Oleh: Ronaldo Marten Bauk, Mahasiswa Fakultas Hukum Universitas Cokroaminoto Yogyakarta
beritabernas.com – Masyarakat desa di negara ini telah beberapa kali disuguhkan dengan janji manis terkait program peningkatan ekonomi. Salah satu yang paling dibicarakan adalah Kredit Usaha Rakyat (KUR), yang dianggap sebagai solusi untuk meningkatkan kesejahteraan melalui akses modal. Namun, kenyataannya sering kali tidak sesuai harapan.
Alih-alih menjadi penggerak ekonomi mikro, KUR di tingkat desa sering kali mengalami kendala, terhambat oleh birokrasi, persyaratan yang memberatkan atau bahkan tidak pernah terealisasi. Rasa trauma akibat janji-janji KUR yang tak kunjung tiba masih menghantui para pelaku usaha kecil di desa-desa.
Saat ini, di tengah rasa kecewa dan keraguan yang ada, muncul gagasan baru yakni Koperasi Merah Putih di desa. Inisiatif ini diharapkan dapat menjadi harapan di tengah kekecewaan terhadap janji-janji program pemberdayaan yang sebelumnya tidak terbukti. Namun, pertanyaan besar yang mengganggu pikiran adalah apakah Koperasi Merah Putih ini benar-benar menjadi alternatif yang memberdayakan atau hanya sekadar “KUR dengan kemasan baru”?
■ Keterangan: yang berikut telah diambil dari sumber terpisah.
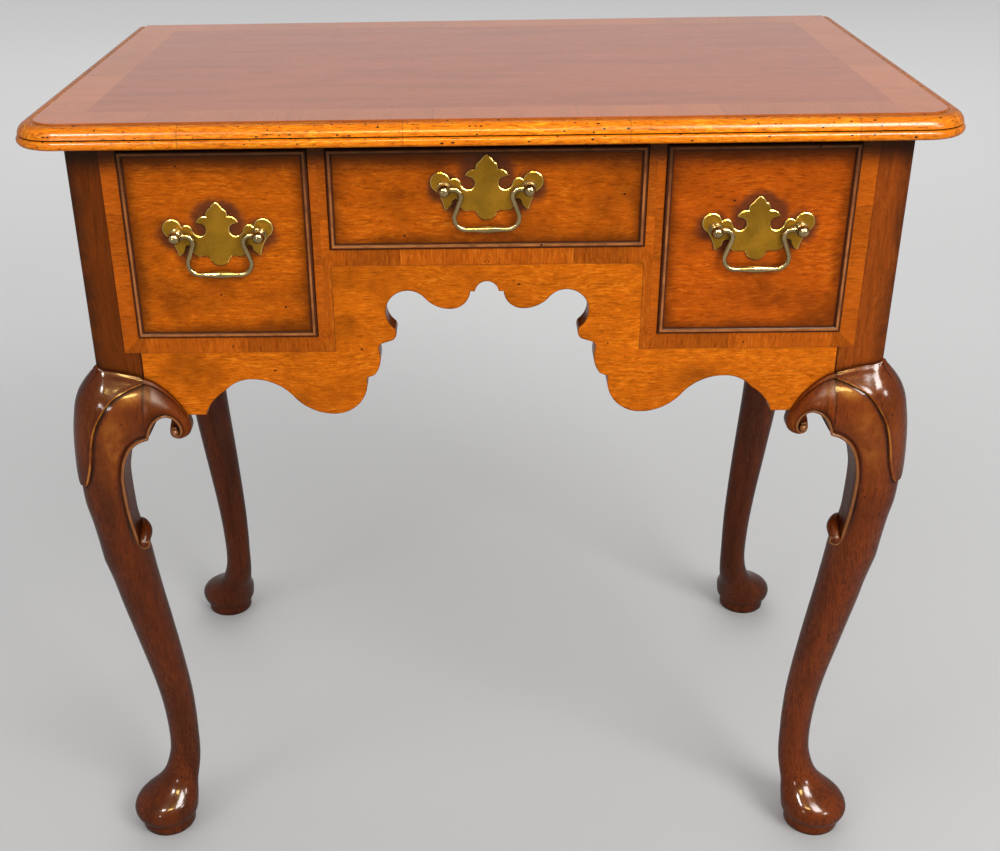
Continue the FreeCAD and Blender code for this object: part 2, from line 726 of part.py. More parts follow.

Kritik yang mendasar harus disampaikan sejak awal. Jangan sampai semangat “Merah Putih” hanya menjadi kedok untuk mengulangi kegagalan yang sudah terjadi di masa lalu. Pengalaman pahit dari KUR yang menjadi pelajaran di masa lalu hanya menjangkau sedikit masyarakat atau bahkan tidak terealisasi di banyak desa, seharusnya menjadi pelajaran penting.
Koperasi Merah Putih tidak boleh terperangkap dalam retorika yang indah tanpa adanya aksi nyata yang jelas dan cara pelaksanaan yang efektif. Kemunculan Koperasi Merah Putih saat banyak orang merasa kecewa ini menciptakan suatu titik penting. Di satu pihak, ia memberikan secercah harapan untuk solusi yang lebih memberdayakan, yang berlandaskan pada prinsip saling bekerja sama dan kepemilikan kolektif. Di pihak lain, adanya kegagalan KUR menimbulkan keraguan yang wajar. Pertanyaan “apakah ini sekadar KUR yang dibungkus ulang?” adalah cerminan dari kewaspadaan masyarakat yang telah sering mengalami kekecewaan.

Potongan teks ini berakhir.